Daily Journal’s first portfolio filing dates back to the fourth quarter of 2013, likely because that’s when the value of its holdings breached the $100 million reporting threshold. The publisher and legal-software provider disclosed 2.3 million shares of Bank of America, almost 1.6 million shares of Wells Fargo, 140,000 shares of US Bancorp, and 64,600 shares of South Korean steelmaker Posco.

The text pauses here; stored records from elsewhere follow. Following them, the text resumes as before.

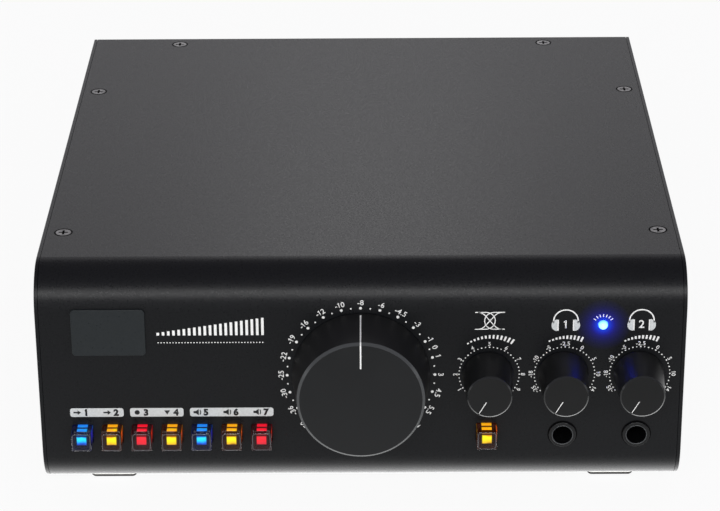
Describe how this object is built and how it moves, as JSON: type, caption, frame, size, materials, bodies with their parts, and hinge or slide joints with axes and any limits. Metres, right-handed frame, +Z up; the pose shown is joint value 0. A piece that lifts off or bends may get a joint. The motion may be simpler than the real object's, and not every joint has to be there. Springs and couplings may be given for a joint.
{
  "type": "studio monitor controller",
  "caption": "Desktop monitor controller: folded steel box with a large volume knob, small knobs, lit push buttons and headphone jacks in front, line sockets behind.",
  "frame": {"origin": "on the surface the feet stand on, under the middle of the outline", "axes": "+X to the right seen from the front, +Y from the front panel to the rear panel, +Z up"},
  "size_m": [0.21, 0.2414, 0.0837],
  "materials": {
    "housing_paint": "fine textured powder coat",
    "rear_paint": "fine textured powder coat",
    "screw_steel": "zinc-plated steel",
    "foot_rubber": "matt",
    "badge_enamel": "smooth satin",
    "circuit_board": "solder resist",
    "nickel_brass": "nickel plated",
    "transformer_wrap": "wound tape",
    "knob_plastic": "satin",
    "pointer_white": "printed line",
    "shaft_brass": "turned",
    "pot_steel": "plated",
    "switch_plastic": "moulded",
    "lamp_blue": "clear lamp",
    "socket_nickel": "satin nickel",
    "insert_plastic": "moulded",
    "inlet_plastic": "moulded",
    "rocker_plastic": "moulded",
    "jack_plastic": "moulded",
    "cap_clear": "clear polycarbonate",
    "core_blue": "lit, clear blue",
    "core_amber": "lit, clear amber",
    "core_red": "lit, clear red",
    "latch_steel": "polished"
  },
  "bodies": {
    "chassis": {"wrap_shell": "housing_paint", "side_wall_left": "housing_paint", "side_wall_right": "housing_paint", "rear_panel": "rear_paint", "top_screws": "screw_steel", "underside_screws": "screw_steel", "rubber_feet": "foot_rubber", "foot_screws": "screw_steel", "badge_plate": "badge_enamel", "front_board": "circuit_board", "main_board": "circuit_board", "board_standoffs": "nickel_brass", "board_screws": "screw_steel", "mains_transformer": "transformer_wrap", "main_pot_body": "pot_steel", "small_pot_bodies": "pot_steel", "pot_nuts": "nickel_brass", "button_switches": "switch_plastic", "power_led": "lamp_blue", "input_sockets": "socket_nickel", "input_inserts": "insert_plastic", "output_sockets": "socket_nickel", "output_pins": "nickel_brass", "socket_screws": "screw_steel", "mains_inlet": "inlet_plastic", "inlet_blades": "nickel_brass", "power_rocker_frame": "inlet_plastic", "phones_jack_1": "jack_plastic", "phones_jack_2": "jack_plastic"},
    "main_knob": {"main_knob": "knob_plastic", "main_knob_pointer": "pointer_white", "main_pot_shaft": "shaft_brass"},
    "crossfeed_knob": {"crossfeed_knob": "knob_plastic", "crossfeed_shaft": "shaft_brass"},
    "phones_1_knob": {"phones_1_knob": "knob_plastic", "phones_1_shaft": "shaft_brass"},
    "phones_2_knob": {"phones_2_knob": "knob_plastic", "phones_2_shaft": "shaft_brass"},
    "button_1": {"button_cap_1": "cap_clear", "button_core_1": "core_blue"},
    "button_2": {"button_cap_2": "cap_clear", "button_core_2": "core_amber"},
    "button_3": {"button_cap_3": "cap_clear", "button_core_3": "core_red"},
    "button_4": {"button_cap_4": "cap_clear", "button_core_4": "core_amber"},
    "button_5": {"button_cap_5": "cap_clear", "button_core_5": "core_blue"},
    "button_6": {"button_cap_6": "cap_clear", "button_core_6": "core_amber"},
    "button_7": {"button_cap_7": "cap_clear", "button_core_7": "core_red"},
    "button_8": {"button_cap_8": "cap_clear", "button_core_8": "core_amber"},
    "latch_1": {"input_latch_1": "latch_steel"},
    "latch_2": {"input_latch_2": "latch_steel"},
    "latch_3": {"input_latch_3": "latch_steel"},
    "latch_4": {"input_latch_4": "latch_steel"},
    "fuse_drawer": {"fuse_drawer": "inlet_plastic"},
    "power_rocker": {"power_rocker": "rocker_plastic"}
  },
  "joints": [
    {"name": "main_volume_turn", "type": "hinge", "parent": "chassis", "child": "main_knob", "pos_m": [0, -0.10222, 0.04745], "axis": [0, 1, 0], "range_deg": [-150, 150]},
    {"name": "crossfeed_turn", "type": "hinge", "parent": "chassis", "child": "crossfeed_knob", "pos_m": [0.04115, -0.10222, 0.04745], "axis": [0, 1, 0], "range_deg": [0, 300]},
    {"name": "phones_1_turn", "type": "hinge", "parent": "chassis", "child": "phones_1_knob", "pos_m": [0.0656, -0.10222, 0.04745], "axis": [0, 1, 0], "range_deg": [0, 300]},
    {"name": "phones_2_turn", "type": "hinge", "parent": "chassis", "child": "phones_2_knob", "pos_m": [0.09, -0.10222, 0.04745], "axis": [0, 1, 0], "range_deg": [0, 300]},
    {"name": "button_1_press", "type": "slide", "parent": "chassis", "child": "button_1", "axis": [0, 1, 0], "range_m": [0, 0.0025], "stiffness_N_per_m": 500},
    {"name": "button_2_press", "type": "slide", "parent": "chassis", "child": "button_2", "axis": [0, 1, 0], "range_m": [0, 0.0025], "stiffness_N_per_m": 500},
    {"name": "button_3_press", "type": "slide", "parent": "chassis", "child": "button_3", "axis": [0, 1, 0], "range_m": [0, 0.0025], "stiffness_N_per_m": 500},
    {"name": "button_4_press", "type": "slide", "parent": "chassis", "child": "button_4", "axis": [0, 1, 0], "range_m": [0, 0.0025], "stiffness_N_per_m": 500},
    {"name": "button_5_press", "type": "slide", "parent": "chassis", "child": "button_5", "axis": [0, 1, 0], "range_m": [0, 0.0025], "stiffness_N_per_m": 500},
    {"name": "button_6_press", "type": "slide", "parent": "chassis", "child": "button_6", "axis": [0, 1, 0], "range_m": [0, 0.0025], "stiffness_N_per_m": 500},
    {"name": "button_7_press", "type": "slide", "parent": "chassis", "child": "button_7", "axis": [0, 1, 0], "range_m": [0, 0.0025], "stiffness_N_per_m": 500},
    {"name": "button_8_press", "type": "slide", "parent": "chassis", "child": "button_8", "axis": [0, 1, 0], "range_m": [0, 0.0025], "stiffness_N_per_m": 500},
    {"name": "latch_1_push", "type": "slide", "parent": "chassis", "child": "latch_1", "axis": [0, -1, 0], "range_m": [0, 0.0015], "stiffness_N_per_m": 800},
    {"name": "latch_2_push", "type": "slide", "parent": "chassis", "child": "latch_2", "axis": [0, -1, 0], "range_m": [0, 0.0015], "stiffness_N_per_m": 800},
    {"name": "latch_3_push", "type": "slide", "parent": "chassis", "child": "latch_3", "axis": [0, -1, 0], "range_m": [0, 0.0015], "stiffness_N_per_m": 800},
    {"name": "latch_4_push", "type": "slide", "parent": "chassis", "child": "latch_4", "axis": [0, -1, 0], "range_m": [0, 0.0015], "stiffness_N_per_m": 800},
    {"name": "fuse_drawer_slide", "type": "slide", "parent": "chassis", "child": "fuse_drawer", "axis": [0, 1, 0], "range_m": [0, 0.016]},
    {"name": "power_rocker_tilt", "type": "hinge", "parent": "chassis", "child": "power_rocker", "pos_m": [0.053, 0.11497, 0.0443], "axis": [1, 0, 0], "range_deg": [-18, 0]}
  ]
}
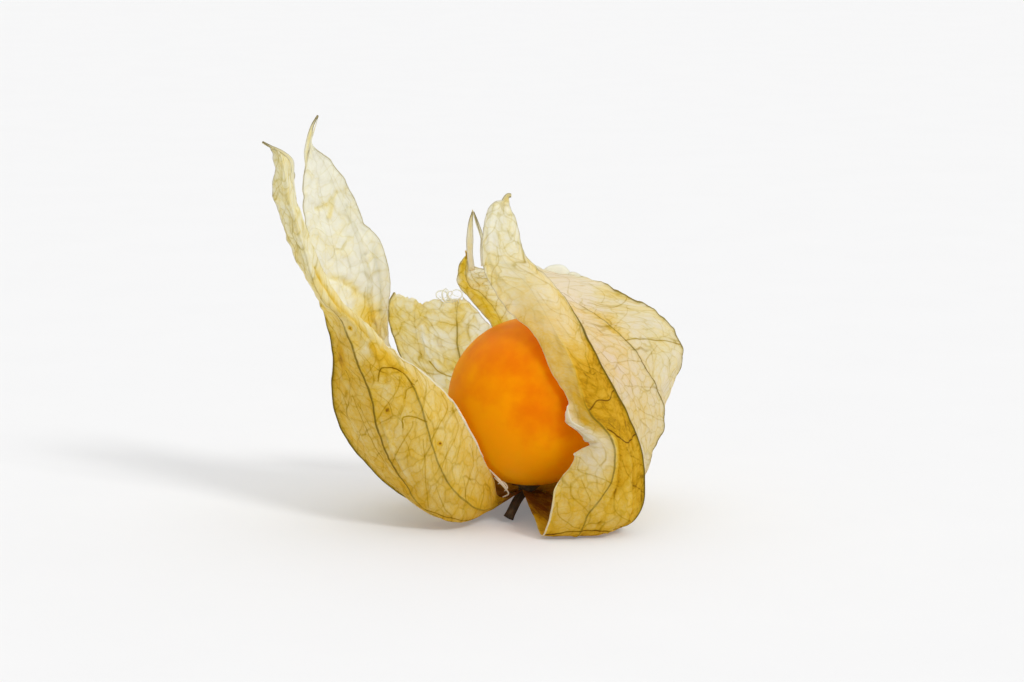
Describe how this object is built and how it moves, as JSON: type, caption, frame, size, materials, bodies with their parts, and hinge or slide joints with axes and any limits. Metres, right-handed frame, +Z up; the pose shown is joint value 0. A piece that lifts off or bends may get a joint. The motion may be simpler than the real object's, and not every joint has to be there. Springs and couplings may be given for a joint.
{
  "type": "physalis berry",
  "caption": "Round ripe berry on a short stalk inside a dry papery husk, torn open at the front, its sepals peeled to one side and hooding the berry on the other.",
  "frame": {"origin": "bottom centre of the whole fruit's box, on the surface that the husk rests on", "axes": "+Z up; the torn open side of the husk faces -Y; the two peeled sepals point to -X"},
  "size_m": [0.045, 0.0264, 0.0429],
  "materials": {
    "berry_skin": "smooth waxy orange skin, soft gloss",
    "stalk": "dry dark brown stalk, fine lengthwise wrinkles",
    "husk_ochre": "dry translucent papery husk, ochre with a net of darker veins",
    "husk_straw": "dry translucent papery husk, straw coloured with a net of darker veins",
    "husk_pale": "dry translucent papery husk, pale cream with fine veins"
  },
  "bodies": {
    "root": {"berry": "berry_skin", "stalk": "stalk", "sepal_left_front": "husk_ochre", "sepal_left_back": "husk_pale", "sepal_back": "husk_pale", "sepal_right_back": "husk_straw", "sepal_right_front": "husk_ochre"}
  },
  "joints": []
}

Remarkably, Daily Journal held the exact same amount of Bank of America, Wells Fargo, and US Bancorp shares a decade later, on December 30 last year. While it slashed its Posco position to 9,745 shares in the fourth quarter of 2014, it didn’t touch it again until the fourth quarter of 2022, when it exited the holding.

Munger made only one other big change to Daily Journal’s portfolio. He bet on Alibaba at the start of 2021, quadrupled his wager by the end of the year, then halved it the next quarter after souring on the Chinese e-commerce titan and deciding he’d made a mistake.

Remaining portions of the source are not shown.